Experiences of Audio Description


Picture: AD logo courtesy of the American Council of the Blind

This Tech Roundtable invited representatives of media organizations to discuss or learn about workflows for Audio Description (AD). It was held by the EBU's Time Text group. The session included International Sign Language (ISL) signers.

Agenda

  1. New AD workflow examples. With the quantity of audio description increasing over the past few years, the turnaround for producing has often been reduced. How are different public service broadcasters around Europe adapting their AD production workflows?

  2. Three content creators from broadcasters ORF (Christian Znopp), MDR (Georg Schmolz), and RTÉ (Kevin Sherwin) explained how they are...

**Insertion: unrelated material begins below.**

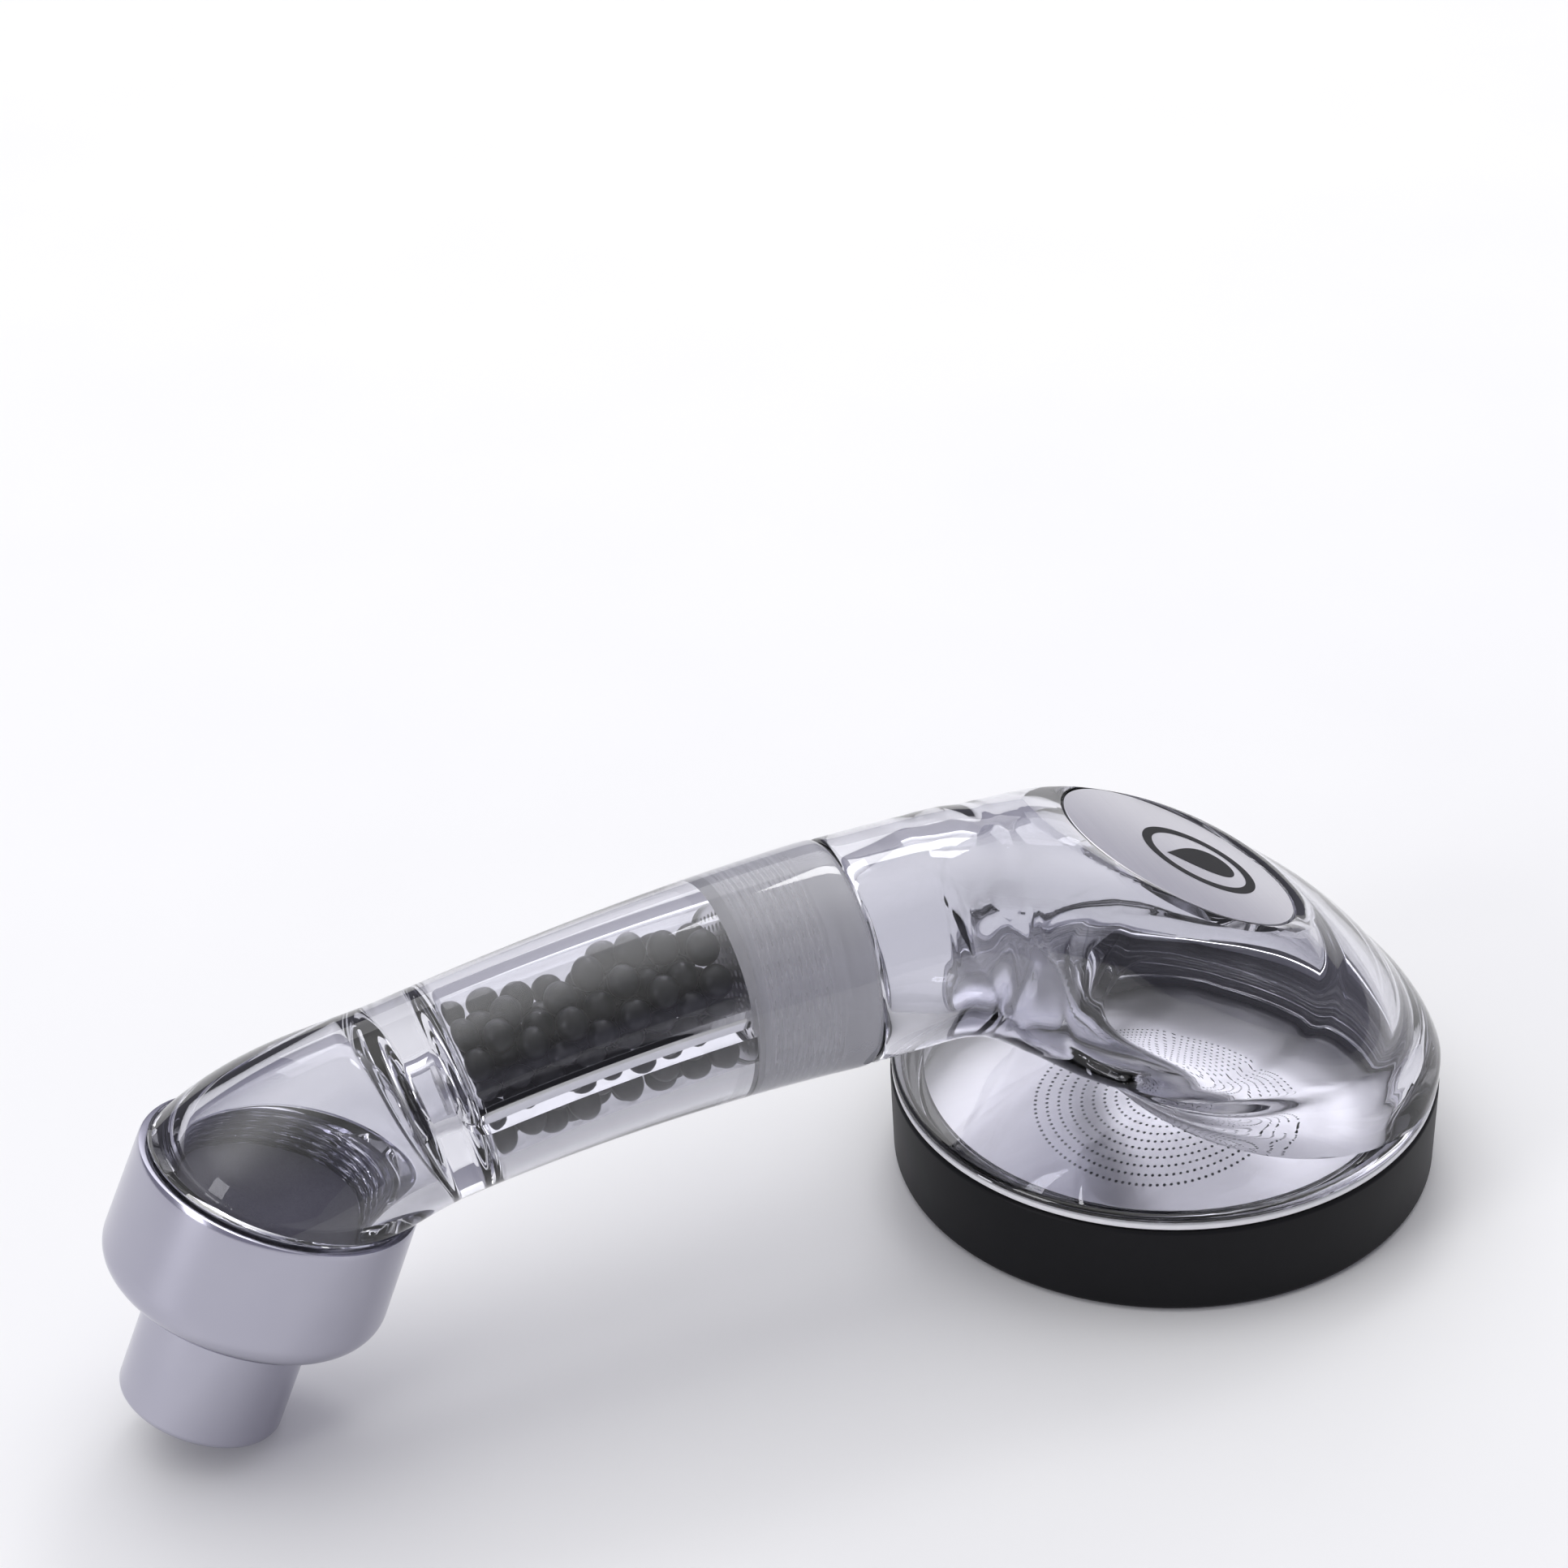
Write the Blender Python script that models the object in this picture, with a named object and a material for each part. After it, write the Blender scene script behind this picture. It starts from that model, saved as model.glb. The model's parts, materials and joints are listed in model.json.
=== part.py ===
"""Handheld shower head with a clear, bead-filled handle, lying on its spray face.

Metres, +Z up. The head's long direction is +X, from the hose end to the head, and the object is
the same on both sides of the plane Y = 0. The origin is on the surface that the spray face rests
on, under the middle of the object. Lengths below are in millimetres and angles in degrees.
"""

import math

import bmesh
import bpy
from mathutils import Matrix, Vector

MM = 0.001
GAP = 0.3  # left between pieces that touch

# Facets round the big pieces and round the small ones
SIDES = 32
SMALL_SIDES = 24
RING_SIDES = 48

# Spray face: a vertical axis. Heights here are counted from the top of the black ring.
FACE_X = 62.8
RING_HEIGHT = 15.3
RING_TOP_R = 43.0
RING_FOOT_R = 42.7
RING_BORE_R = 41.2
RING_LIP_R = 37.2
RING_LIP_THICK = 2.4
PLATE_THICK = 0.8
GASKET_THICK = 1.6
SKIRT_R = 40.8
CHAMBER_R = 37.6
CHAMBER_CEILING = -2.6
FLANGE_FOOT = 1.6
FLANGE_TOP = 2.8
FLANGE_R = 42.8
SEAL_INNER_R = 41.1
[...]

    1. streamlining their handling of AD script and video files,

    2. switching to a more collaborative environment,

    3. using a more efficient way for recording both human and speech synthesized voices,

    4. and optimizing mixing procedures.

  3. The development of open standard AD and Dubbing script exchange formats, enabling content producers and broadcasters to use interoperable tools without vendor lock-in. Today, AD is usually delivered as an audio file, either pre-recorded or synthesised, but up until now, AD has not been deliverable as accessible text using an open standard. Nigel Megitt (BBC) shared the work being done in W3C to define such a file format. He showed the requirements needed for text documents that can support audio description script exchange throughout the workflow, from production through to distribution.

  4. Finally, we heard from Christian Simon (Fraunhofer IIS) about new audio mixing solutions for both file based and live AD.